Mary Ann’s resume reads as the biography of a woman dedicated to helping women (and men)  through a wide variety of roles. She began her professional life as a social caseworker, became an outpatient unit manager at Brigham and Women’s Hospital in Boston, then taught high school English and Italian. Her passionate commitment to the equality of women took her next to  Planned Parenthood of Rhode Island (PPRI).

She became the Executive Director of the agency in 1977. At a time when abortion was a heated national issue, Mary Ann spoke and acted to provide the medical services that would make reproductive freedom a reality for the women of Rhode Island, despite attacks, some vicious and personal, on her and her family. For five of the ten years Mary Ann headed the agency I worked as its Education Director and formed a close friendship with her.  That friendship and working relationship made me only too aware of the punishment to which Mary Ann was subjected by many groups and individuals.

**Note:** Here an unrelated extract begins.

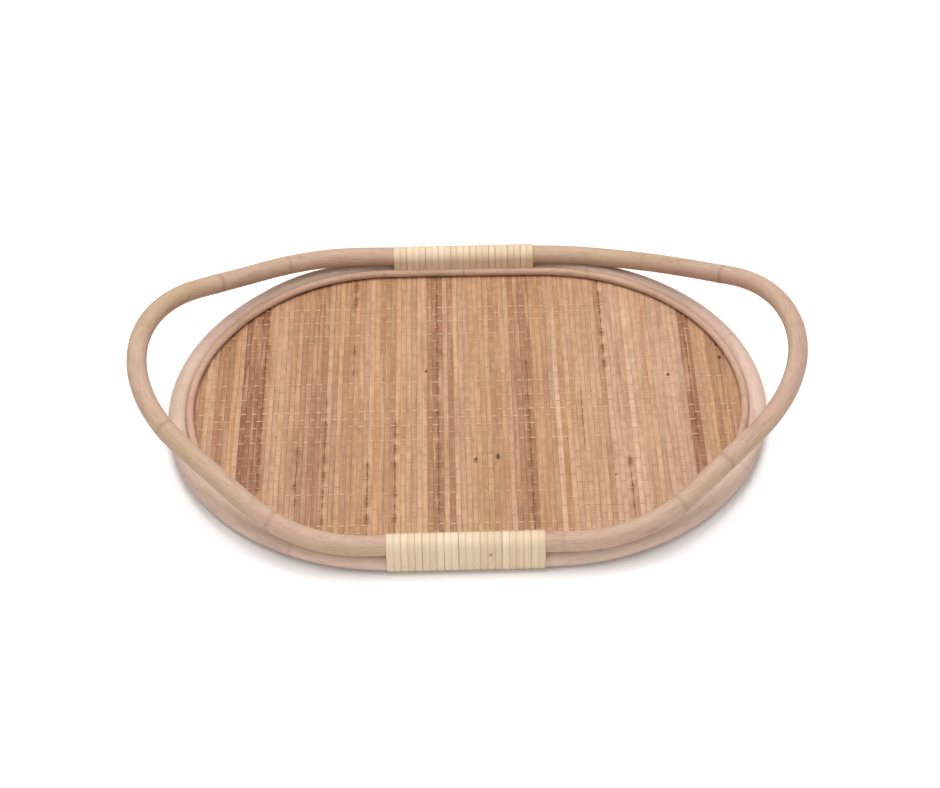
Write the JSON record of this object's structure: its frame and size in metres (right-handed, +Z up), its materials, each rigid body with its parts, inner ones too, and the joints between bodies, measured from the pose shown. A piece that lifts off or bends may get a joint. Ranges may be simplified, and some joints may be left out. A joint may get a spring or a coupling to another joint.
{
  "type": "serving tray",
  "caption": "Oval rattan serving tray with a woven splint mat in a bent cane rim and a second cane hoop lashed on top that rises at both ends as handles.",
  "frame": {"origin": "under the middle of the base, on the surface that the tray stands on", "axes": "+X from the left handle to the right handle, +Y to the rear, +Z up"},
  "size_m": [0.552, 0.3732, 0.0839],
  "materials": {
    "cane": "sanded rattan pole, matte",
    "bead": "thin round rattan core, matte",
    "plywood": "bare plywood, matte",
    "splint": "natural rattan splints in mixed browns, satin skin",
    "weft": "thin light strands, matte",
    "peel": "pale rattan peel, satin",
    "steel": "bright drawn wire"
  },
  "bodies": {
    "root": {"rim_hoop": "cane", "handle_hoop": "cane", "base_board": "plywood", "mat_splints": "splint", "mat_wefts": "weft", "mat_bead_left": "bead", "mat_bead_right": "bead", "front_lashing": "peel", "rear_lashing": "peel", "lashing_tacks": "steel", "hoop_nails": "steel", "rim_brads": "steel", "bead_brads": "steel", "scarf_pins": "steel"}
  },
  "joints": []
}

During her tenure as Executive Director of PPRI, the statewide agency provided contraceptive and abortion services to a patient load of 10,000 patients annually. Mary Ann took a personal interest in the agency’s patients and played a highly visible and vocal role, speaking on radio, appearing on television and before the state legislature, and addressing groups throughout the state in a wide variety of settings.

She is indeed a role model for many Rhode Island women and was named the Woman of the Year in 1986 by the Rhode Island Business and Professional Women’s organization.  In that same year she was honored with the Margaret Sanger Award and  the National Organization of Women’s Susan B. Anthony Award.  Demonstrating her ongoing commitment to the cause of women’s health, her book  “The A Word – Abortion: Real Women, Tough Choices, Personal Freedom” was published in 2006.

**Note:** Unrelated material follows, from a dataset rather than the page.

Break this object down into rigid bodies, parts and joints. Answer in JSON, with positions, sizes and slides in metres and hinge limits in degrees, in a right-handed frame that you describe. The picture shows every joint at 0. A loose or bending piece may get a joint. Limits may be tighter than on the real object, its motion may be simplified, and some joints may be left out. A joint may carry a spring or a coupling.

Following her tenure at Planned Parenthood, Mary Ann has worked tirelessly  to help those in need and in fact all of her community.  She has hosted a radio talk show offering a mixture of news, humor and  continuing her advocacy for women’s health issues.

Her radio hostessing brought  her several awards, both national and local. She has served on the boards of the Rhode Island Rape Crisis Center and the National Abortion Federation. She was given the Exceptional Service Award by the Rhode Island Department of Health after working as a member and then Chair of the department’s Family Planning Advisory Council.

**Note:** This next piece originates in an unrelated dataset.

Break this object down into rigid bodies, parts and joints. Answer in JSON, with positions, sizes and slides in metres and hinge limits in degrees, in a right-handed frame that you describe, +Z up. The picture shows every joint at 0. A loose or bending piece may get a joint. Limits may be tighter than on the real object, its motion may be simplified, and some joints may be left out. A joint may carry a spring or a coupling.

She currently contributes columns to several newspapers, as always using access to the public ear to advance the cause of women’s health when appropriate.

These accomplishments and activities are only a part of the life story of a woman motivated by the need to help her fellow human beings,  and highlighted by her passion to advance women’s health.  She is indeed a heroine for the many who have been recipients of her professional and personal acts of caring and kindness.

I am proud to count her as a friend and enthusiastic about recognizing her contributions to women’s health as well as to various other constituents of the community in which she has lived her life and to which she has given her extraordinary talents and energy.

Mary Ann is surely a worthy “Women’s Health Hero” having devoted herself in so very many ways to women’s bodies, to women’s selves.